As another part of its mandate, the Bank only engages in operations where it is needed. The Banks scrutiny of its additionality in each potential investment has resulted in a decline in business volumes in the advanced transition countries. With the fourth Capital Resources Review underway it is comforting to know that a natural graduation process is already happening through the consistent application of the Banks procedures.
I am pleased to see that the Bank has developed a step-wise and thorough approach to dealing with the many issues of the Capital Resources Review. Fortunately, the Bank is not under an imminent capital constraint. Nevertheless, the Bank must strive to maximize its impact. It must gradually move south and east. However, an abrupt re-orientation to the most difficult environments is not a guarantee for transition impact. The EBRD and other institutions have only limited impact in partner countries unless there is a willingness to reform. Happily, the Banks Early Transition Countries Initiative seems to produce results, although the real impact will only be seen in a few years time when the projects have matured.
The gradual move to the early and intermediate transition countries will increase the portfolio risk and probably reduce profitability for the Bank. Safeguarding financial soundness should be a strong objective for the Board in the course of the Review. Also, the Bank must not compromise its high standards regarding corporate governance. And, a more lax attitude regarding the political criteria in Article 1 of the Statutes of the Bank is not acceptable.
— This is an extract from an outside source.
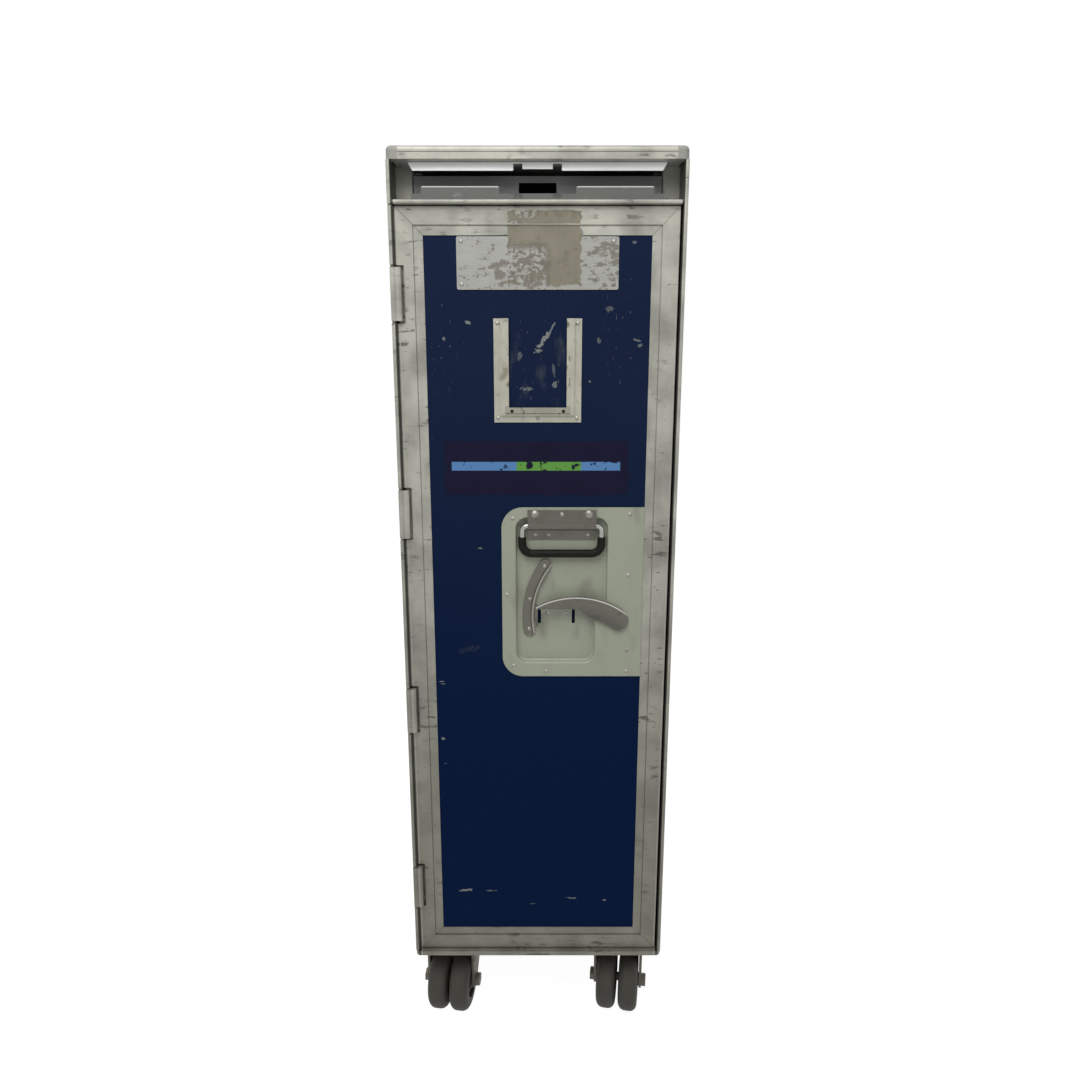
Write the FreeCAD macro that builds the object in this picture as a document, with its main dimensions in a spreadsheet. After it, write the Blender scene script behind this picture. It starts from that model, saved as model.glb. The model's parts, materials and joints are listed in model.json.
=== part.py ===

Fortunately, there are some distinct moves towards democracy and pluralism in some of the early and intermediate countries. I am thinking of Georgia and Ukraine in particular. In those countries, the Bank must respond promptly and assist through policy dialogue and investments. If reforms are not followed by improvements for people in their daily lives, disillusion may erode the foundation for real change. I encourage the Bank to co-operate closely with the international community in these delicate cases.
Finally, the EBRD has an important task in promoting environmentally sustainable development. It so happens that green energy production is an area where Iceland has something to contribute. My Government would be extremely proud to see among others Icelandic expertise in geothermal energy and hydro power come to use in the Balkan countries and other transition countries. Is there a better instrument for that than the EBRD, Mr. Chairman? I dont think so.
Thank you, and I wish you all the best.